L’altro fatto nuovo ha un nome: Vincenzo De Luca. Non è, anche questo, un nome nuovo, ma è nuovo il modo in cui il governatore sta seguendo la fase precongressuale. Non si espone in prima fila, fa muovere i suoi proconsoli, Fulvio Bonavitacola e Nicola Oddati, ma sembra interessato a giocare fino in fondo la partita, mentre in passato si limitava a guardarla quasi da spettatore, e comunque a non legare troppo le sue sorti a quelle del suo partito. Stavolta è diverso. Ci sarà un candidato deluchiano alla segreteria provinciale del Pd napoletano? È presto per dirlo. Di sicuro è cominciato un lavoro di ricucitura a sinistra, fra i rotti frantumi di quello che resta dell’area ex DS, che potrebbe avere un punto di approdo comune. Quale però sarà questo punto di approdo? Un nome che tiene in equilibrio le varie anime del partito (a volte vive, ma più spesso morte), oppure un nome che riesce a rivolgersi anche al resto della città? Un nome autorevole, forte, capace di decidere e di incidere, oppure un esecutore di decisioni prese altrove?

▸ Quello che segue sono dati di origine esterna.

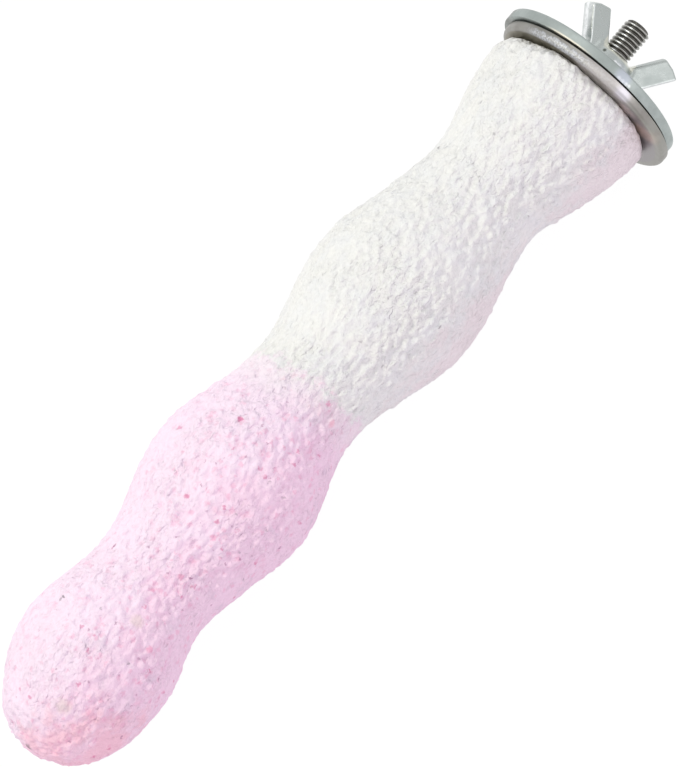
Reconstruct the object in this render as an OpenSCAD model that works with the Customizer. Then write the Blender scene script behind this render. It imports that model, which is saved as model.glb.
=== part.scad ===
// Wavy mineral bird perch in a white and a pink section, with its bolt, two washers and wing nut.
// +X runs out along the bolt, away from the perch. The origin is on the bolt's axis, on the face of the
// inner washer that bears on the cage bars. The perch bows gently towards +Y.

/* [Perch outline] */
// Length of the perch from its end face to its tip
perch_length = 183; // [165:0.5:205]
// Diameter of the two full lobes
lobe_dia = 38; // [33:0.5:42]
// How much wider than the lobes the end is that faces the cage
end_extra = 0.2; // [-1:0.1:2]
// Length of the full-width land at that end
end_land = 2.5; // [0:0.5:5]
// Diameter at each of the three necks
neck_dia = 27.8; // [26:0.2:31]
// Diameter of the rounded head
head_dia = 35.6; // [33:0.2:40]
// Offset of the end face from the bolt's axis
end_offset = 1.5; // [0:0.1:2.5]
// Offset of the tip from the bolt's axis, to the other side
tip_offset = 0.8; // [0:0.1:2.5]
// Bow of the middle, past the line from the end to the tip
bow = 2.8; // [0:0.1:3]
// Distance from the middle neck back to the joint of the two colours
joint_before_waist = 1; // [0:0.5:10]

/* [Core dowel] */
// Diameter of the dowel inside the moulded sections
dowel_dia = 14; // [11:0.5:15]
// Moulded material left between the dowel's end and the tip
dowel_end_cover = 19; // [14:1:30]

/* [Bolt] */
// Thread diameter of the bolt
bolt_dia = 6; // [5:0.5:7]
// Length of the bolt that stands out of the perch's end face
bolt_out = 19.7; // [18:0.1:26]
// Bevel on the bolt's outer end
bolt_bevel = 0.7; // [0.2:0.1:1.2]
// Depth that the machine thread reaches into the dowel
thread_depth = 12; // [6:1:20]
// Diameter of the wood screw end
screw_dia = 4.6; // [3:0.2:4.8]
// Length of the wood screw end without its point
screw_length = 24; // [15:1:40]
// Length of the screw's point
screw_point = 5; // [3:0.5:8]

/* [Washers] */
// Diameter of both washers
washer_dia = 43.5; // [40:0.5:50]
// Thickness of the inner washer
inner_thick = 2; // [1:0.1:2.5]
// Thickness of the outer washer
outer_thick = 2.4; // [1:0.1:2.8]
// Gap between the washers as the nut is left
washer_gap = 0.4; // [0.2:0.05:1]
// Clearance of the washer's hole all round the bolt
washer_clearance = 0.25; // [0.1:0.05:0.5]
// Rounding of the washer's rim
rim_round = 0.45; // [0.1:0.05:0.48]

/* [Wing nut] */
// Diameter at the foot of the hub
foot_dia = 13.4; // [12.4:0.2:16]
// Height of the foot's rim
foot_rim = 0.7; // [0.3:0.1:1.2]
// Diameter at the top of the hub
hub_dia = 9.4; // [8.8:0.2:11]
// Height of the hub
hub_height = 6.7; // [6:0.1:9]
// Height of the hub where the foot's flare ends
flare_height = 3; // [2:0.1:4]
// Diameter of the hub where the flare ends
flare_dia = 10.6; // [9.6:0.2:11.6]
// Bevel round the top of the hub
hub_bevel = 0.7; // [0.1:0.1:0.8]
// Clearance of the nut's bore all round the bolt
nut_clearance = 0.06; // [0.02:0.01:0.1]
// Width of each wing, across its length
wing_width = 4.8; // [4:0.1:6]
// Thickness of each wing along its outer edge
wing_outer_thick = 4.2; // [3:0.1:4.6]
// Thickness of each wing along its inner edge
wing_inner_thick = 2.6; // [1.8:0.1:3]
// Distance from the nut's axis to the far side of the first wing
first_reach = 13.4; // [12:0.1:15]
// Height of the first wing's tip above the washer
first_top = 14.9; // [13:0.1:17]
// Lean of the first wing away from the nut's axis
first_lean = 34; // [26:1:38]
// Distance from the nut's axis to the far side of the second wing
second_reach = 12.3; // [11.5:0.1:15]
// Height of the second wing's tip above the washer
second_top = 13.9; // [13:0.1:17]
// Lean of the second wing away from the nut's axis
second_lean = 38; // [26:1:40]
// Radius of the wing's outer corner
outer_corner = 1.3; // [0.5:0.1:2]
// Radius of the wing's inner corner
inner_corner = 0.9; // [0.4:0.1:1.6]
// Height where the wing's outer edge leaves the hub
wing_foot = 1.7; // [1:0.1:2.2]
// Height where the wing's outer edge straightens
wing_fillet = 5; // [4:0.1:6]
// Turn of the wings about the bolt as the nut is left
wing_turn = 32; // [0:1:180]

/* [Hidden] */
round_fn = 64;
// Where the necks are narrowest and the lobes and the head widest, as shares of the perch's length
neck_shares = [0.1639, 0.4754, 0.7623];
lobe_shares = [0.3224, 0.612];
head_share = 0.8798;
// Sides and ring spacing of the perch's outer surface
perch_sides = 40;
ring_step = 4.1;
tip_rings = 7;
// The head falls away to the tip as this power of the distance
head_power = 2.1;
// The first slope falls as this power of a quarter wave, which keeps the end full
end_power = 1.6;
// Part of a ring's step by which the last ring stops short of the tip
tip_share = 0.4;
// Run of a cutting shape past the face that it opens
overrun = 1;

first_neck = perch_length * neck_shares[0];
first_lobe = perch_length * lobe_shares[0];
waist = perch_length * neck_shares[1];
second_lobe = perch_length * lobe_shares[1];
last_neck = perch_length * neck_shares[2];
head = perch_length * head_share;
head_to_tip = perch_length - head;
colour_joint = waist - joint_before_waist;
dowel_length = perch_length - dowel_end_cover;
end_face = -inner_thick;
nut_seat = washer_gap + outer_thick;
end_dia = lobe_dia + end_extra;

function blend(t, from, to, r_from, r_to) =
    r_to + (r_from - r_to) * (1 + cos(180 * (t - from) / (to - from))) / 2;

// Radius of the perch at a distance t from its end face
function perch_r(t) =
    t < end_land ? end_dia / 2 :
    t < first_neck ? neck_dia / 2 + (end_dia - neck_dia) / 2
        * pow(max(cos(90 * (t - end_land) / (first_neck - end_land)), 0), end_power) :
    t < first_lobe ? blend(t, first_neck, first_lobe, neck_dia / 2, lobe_dia / 2) :
    t < waist ? blend(t, first_lobe, waist, lobe_dia / 2, neck_dia / 2) :
    t < second_lobe ? blend(t, waist, second_lobe, neck_dia / 2, lobe_dia / 2) :
    t < last_neck ? blend(t, second_lobe, last_neck, lobe_dia / 2, neck_dia / 2) :
    t < head ? blend(t, last_neck, head, neck_dia / 2, head_dia / 2) :
    head_dia / 2 * sqrt(max(1 - pow((t - head) / head_to_tip, head_power), 0));

// Offset of the perch's centre line from the bolt's axis, at a distance t from the end face
function perch_y(t) =
    let(f = t / perch_length)
    end_offset - (end_offset + tip_offset) * f + bow * sin(180 * f);

function ring(t) = [for (k = [0 : perch_sides - 1]) let(a = 360 * k / perch_sides)
    [end_face - t, perch_y(t) + perch_r(t) * cos(a), perch_r(t) * sin(a)]];

// Evenly spaced distances, no further apart than a step
function spaced(from, to) =
    let(n = ceil((to - from) / ring_step)) [for (i = [0 : n]) from + (to - from) * i / n];

// Distances that crowd together towards the tip and stop just short of it
function tip_spaced() =
    [for (i = [1 : tip_rings]) head + head_to_tip * sin(90 * i / (tip_rings + tip_share))];

module skin(places) {
    n = len(places) - 1;
    points = [for (t = places) each ring(t)];
    sides = [for (i = [0 : n - 1], k = [0 : perch_sides - 1])
        let(a = i * perch_sides + k, b = i * perch_sides + (k + 1) % perch_sides)
        each [[a, b, b + perch_sides], [a, b + perch_sides, a + perch_sides]]];
    near_cap = [for (k = [perch_sides - 1 : -1 : 0]) k];
    far_cap = [for (k = [0 : perch_sides - 1]) n * perch_sides + k];
    polyhedron(points = points, faces = concat([near_cap], sides, [far_cap]));
}

// A cylinder along X, from one place on the bolt's axis to another
module rod(from, to, dia) {
    translate([from, 0, 0])
        rotate([0, 90, 0])
            cylinder(d = dia, h = to - from, $fn = round_fn);
}

// Turns a profile of [distance along the axis, radius] points round the bolt's axis
module turned(profile) {
    rotate([0, 90, 0])
        rotate_extrude($fn = round_fn)
            polygon([for (p = profile) [p[1], p[0]]]);
}

// Points along the rounding of one corner, from one edge direction to the other
function corner(at, prev, next, r, steps = 6) =
    let(
        u = (prev - at) / norm(prev - at),
        v = (next - at) / norm(next - at),
        half = acos(u * v) / 2,
        mid = (u + v) / norm(u + v),
        centre = at + mid * r / sin(half),
        start = at + u * r / tan(half) - centre,
        finish = at + v * r / tan(half) - centre,
        turn = 180 - 2 * half
    )
    [for (i = [0 : steps])
        let(s = i / steps)
        centre + (sin(turn * (1 - s)) * start + sin(turn * s) * finish) / sin(turn)];

module core_dowel() {
    screw_start = end_face - thread_depth;
    color("burlywood")
        difference() {
            rod(end_face - dowel_length, end_face, dowel_dia);
            rod(screw_start, end_face + overrun, bolt_dia);
            rod(screw_start - screw_length - screw_point, screw_start + overrun, screw_dia);
        }
}

module white_coat() {
    color("snow")
        difference() {
            skin(concat(
                spaced(0, end_land),
                [for (t = spaced(end_land, first_neck)) if (t > end_land) t],
                [for (t = spaced(first_neck, colour_joint)) if (t > first_neck) t]
            ));
            rod(end_face - colour_joint - overrun, end_face + overrun, dowel_dia);
        }
}

module pink_coat() {
    color("lavenderblush")
        difference() {
            skin(concat(spaced(colour_joint, head), tip_spaced()));
            rod(end_face - dowel_length, end_face - colour_joint + overrun, dowel_dia);
        }
}

module hanger_bolt() {
    screw_start = end_face - thread_depth;
    tip = end_face + bolt_out;
    color("dimgray")
        union() {
            rod(screw_start, tip - bolt_bevel, bolt_dia);
            turned([
                [tip - bolt_bevel, 0],
                [tip - bolt_bevel, bolt_dia / 2],
                [tip, bolt_dia / 2 - bolt_bevel],
                [tip, 0]
            ]);
            rod(screw_start - screw_length, screw_start, screw_dia);
            turned([
                [screw_start - screw_length - screw_point, 0],
                [screw_start - screw_length, screw_dia / 2],
                [screw_start - screw_length, 0]
            ]);
        }
}

// A flat washer whose rim is rounded on both faces, with its inner face at x
module washer(x, thick) {
    r = washer_dia / 2;
    hole_r = bolt_dia / 2 + washer_clearance;
    far = x + thick;
    turned(concat(
        [[x, hole_r]],
        [for (a = [0 : 22.5 : 90]) [x + rim_round * (1 - cos(a)), r - rim_round * (1 - sin(a))]],
        [for (a = [90 : 22.5 : 180]) [far - rim_round * (1 + cos(a)), r - rim_round * (1 - sin(a))]],
        [[far, hole_r]]
    ));
}

module inner_washer() {
    color("darkgray")
        washer(-inner_thick, inner_thick);
}

module outer_washer() {
    color("silver")
        washer(washer_gap, outer_thick);
}

// One wing, drawn as [distance from the axis, height above the nut's seat], then thinned to its inner edge
module wing(reach, top, lean) {
    along = [sin(lean), cos(lean)];
    across = [cos(lean), -sin(lean)];
    // The tip's corners before they are rounded
    outer_tip = [reach, top - wing_width * sin(lean)];
    inner_tip = outer_tip - across * wing_width;
    // Both edges run back down along the lean
    inner_root = inner_tip - along * (inner_tip[1] - hub_height) / cos(lean);
    outer_root = outer_tip - along * (outer_tip[1] - wing_fillet) / cos(lean);
    foot_r = foot_dia / 2 - foot_rim;
    root_r = bolt_dia / 2 + hub_bevel;
    outline = concat(
        [[root_r, wing_foot], [foot_r, wing_foot], outer_root],
        corner(outer_tip, outer_root, inner_tip, outer_corner),
        corner(inner_tip, outer_tip, inner_root, inner_corner),
        [inner_root, [root_r, hub_height - 2 * hub_bevel]]
    );
    // Distance over which the wing thins, from its outer edge to past the hub's middle
    run = wing_width + hub_dia / 2;
    thin = wing_outer_thick - (wing_outer_thick - wing_inner_thick) * run / wing_width;
    intersection() {
        translate([0, 0, -wing_outer_thick])
            linear_extrude(height = 2 * wing_outer_thick)
                polygon(outline);
        translate(concat(outer_tip - along * 2 * top, [0]))
            rotate([-90, 0, -lean])
                linear_extrude(height = 3 * top)
                    polygon([
                        [0, wing_outer_thick / 2],
                        [-run, thin / 2],
                        [-run, -thin / 2],
                        [0, -wing_outer_thick / 2]
                    ]);
    }
}

// Stands a wing on the nut's seat, on one side of the bolt
module placed_wing(side, reach, top, lean) {
    translate([nut_seat, 0, 0])
        rotate([side + wing_turn, 0, 0])
            rotate(180, [1, 1, 0])
                wing(reach, top, lean);
}

module wing_nut() {
    bore_r = bolt_dia / 2 + nut_clearance;
    color("lightsteelblue")
        difference() {
            union() {
                turned([
                    [nut_seat, 0],
                    [nut_seat, foot_dia / 2],
                    [nut_seat + foot_rim, foot_dia / 2],
                    [nut_seat + flare_height, flare_dia / 2],
                    [nut_seat + hub_height - hub_bevel, hub_dia / 2],
                    [nut_seat + hub_height, hub_dia / 2 - hub_bevel],
                    [nut_seat + hub_height, 0]
                ]);
                placed_wing(180, first_reach, first_top, first_lean);
                placed_wing(0, second_reach, second_top, second_lean);
            }
            rod(nut_seat - overrun, nut_seat + first_top + overrun, 2 * bore_r);
        }
}

core_dowel();
white_coat();
pink_coat();
hanger_bolt();
inner_washer();
outer_washer();
wing_nut();
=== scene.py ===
"""Looks of the bird perch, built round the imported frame.

Lengths are in millimetres in the frame's axes, and MM turns them into metres where a mesh is written.
t is the distance along the perch from its end face. An angle round the perch starts at +Y and turns
towards +Z.
"""

import math

import bpy
import numpy as np
from mathutils import Matrix, Vector


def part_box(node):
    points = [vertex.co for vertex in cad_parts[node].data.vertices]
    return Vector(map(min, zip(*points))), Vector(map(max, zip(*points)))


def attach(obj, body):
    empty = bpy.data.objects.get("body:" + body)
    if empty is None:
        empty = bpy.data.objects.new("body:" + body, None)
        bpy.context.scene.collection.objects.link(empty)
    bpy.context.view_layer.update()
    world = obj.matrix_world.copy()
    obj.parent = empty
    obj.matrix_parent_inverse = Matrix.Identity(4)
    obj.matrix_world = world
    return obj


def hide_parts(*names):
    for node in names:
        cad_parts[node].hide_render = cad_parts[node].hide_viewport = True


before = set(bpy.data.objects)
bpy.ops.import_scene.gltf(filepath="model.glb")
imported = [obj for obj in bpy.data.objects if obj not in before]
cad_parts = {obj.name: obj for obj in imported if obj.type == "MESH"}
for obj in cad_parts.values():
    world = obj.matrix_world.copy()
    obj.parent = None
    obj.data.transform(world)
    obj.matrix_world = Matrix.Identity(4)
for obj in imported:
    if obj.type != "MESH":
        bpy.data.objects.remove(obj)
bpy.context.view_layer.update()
scene = bpy.context.scene

MM = 0.001
MESH_UNIT = 1 / MM


def node_box(node):
    """Lowest and highest corner of a CAD node, in millimetres."""
    low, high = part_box(node)
    return np.array(low) * MESH_UNIT, np.array(high) * MESH_UNIT


# The perch's outline, as the CAD model has it
LENGTH = 183.0
END_R, NECK_R, LOBE_R, HEAD_R = 19.1, 13.9, 19.0, 17.8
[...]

Valgono insomma le domande di prima: un congresso che si divide secondo vecchie linee di appartenenza, e che non offre nient’altro che l’ennesima geometria di alleanze, parlerebbe infatti pochissimo alla città, che dai democrats non vuole sapere se sarà rottura o intesa fra gli ex DC di Casillo e Topo e gli ex DS più o meno federati da De Luca, ma che tipo di opposizione si vuol fare a De Magistris, quali sono gli assets sui quali puntare, come si difendono gli interessi di Napoli e del Mezzogiorno nella programmazione nazionale ed europea. Di più: prima ancora di sapere il ‘cosa’, si vuol sapere il ‘come’, perché il Pd a Napoli continua ad avere un enorme problema di credibilità, con l’aggravante che da anni ormai va riducendosi inesorabilmente il bacino elettorale del partito.

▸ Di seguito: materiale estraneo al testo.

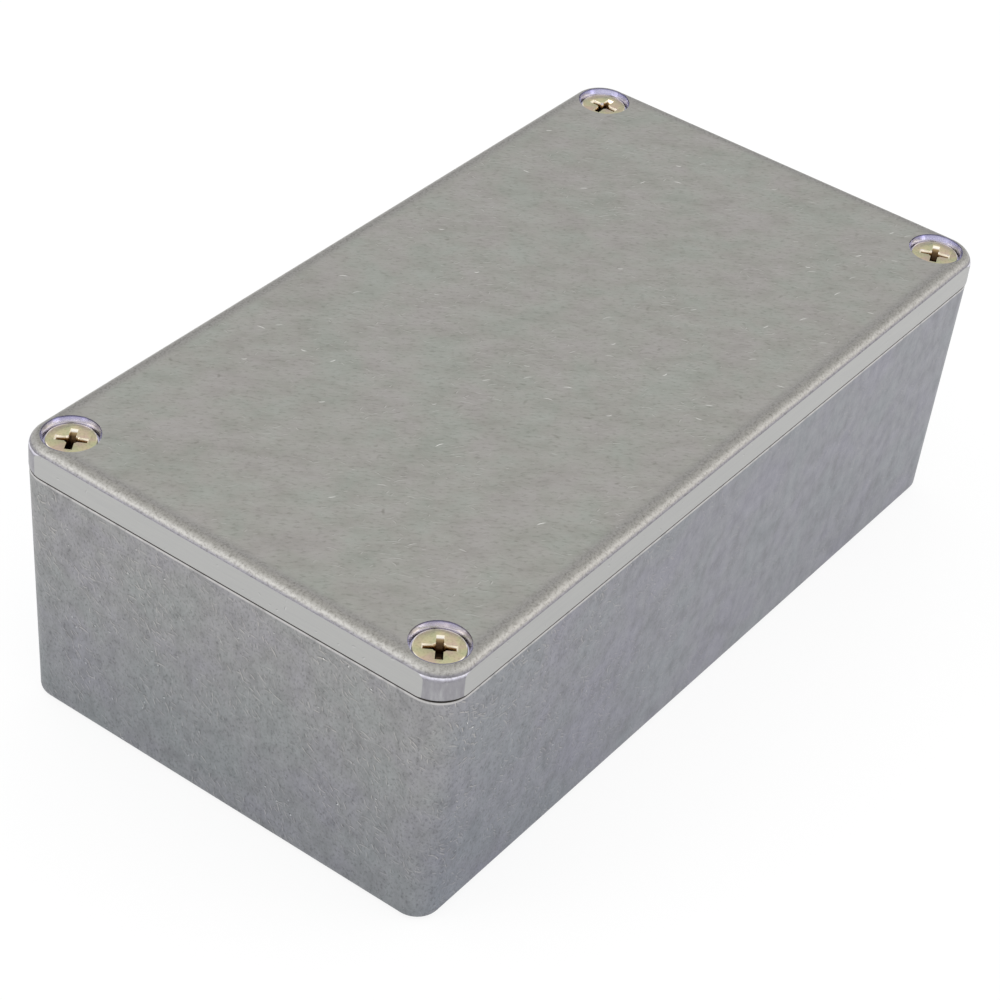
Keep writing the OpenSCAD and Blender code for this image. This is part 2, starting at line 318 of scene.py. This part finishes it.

De Luca si è infilato nelle schermaglie congressuali napoletane perché teme che un partito in mano a Casillo e Topo condizionerebbe pesantemente il suo lavoro alla Regione. Se strada facendo trovasse qualche ragione in più per fare questa battaglia, allora, forse, si potrebbe produrre finalmente un terzo fatto nuovo, il più importante di tutti: che ad avere contezza dei fatti di queste ultime settimane vi sarebbe motivo per interessare una parte più ampia dell’opinione pubblica. Diversamente, il congresso provinciale del Pd scivolerebbe subito via dalla cronaca, e dalla storia di questa città.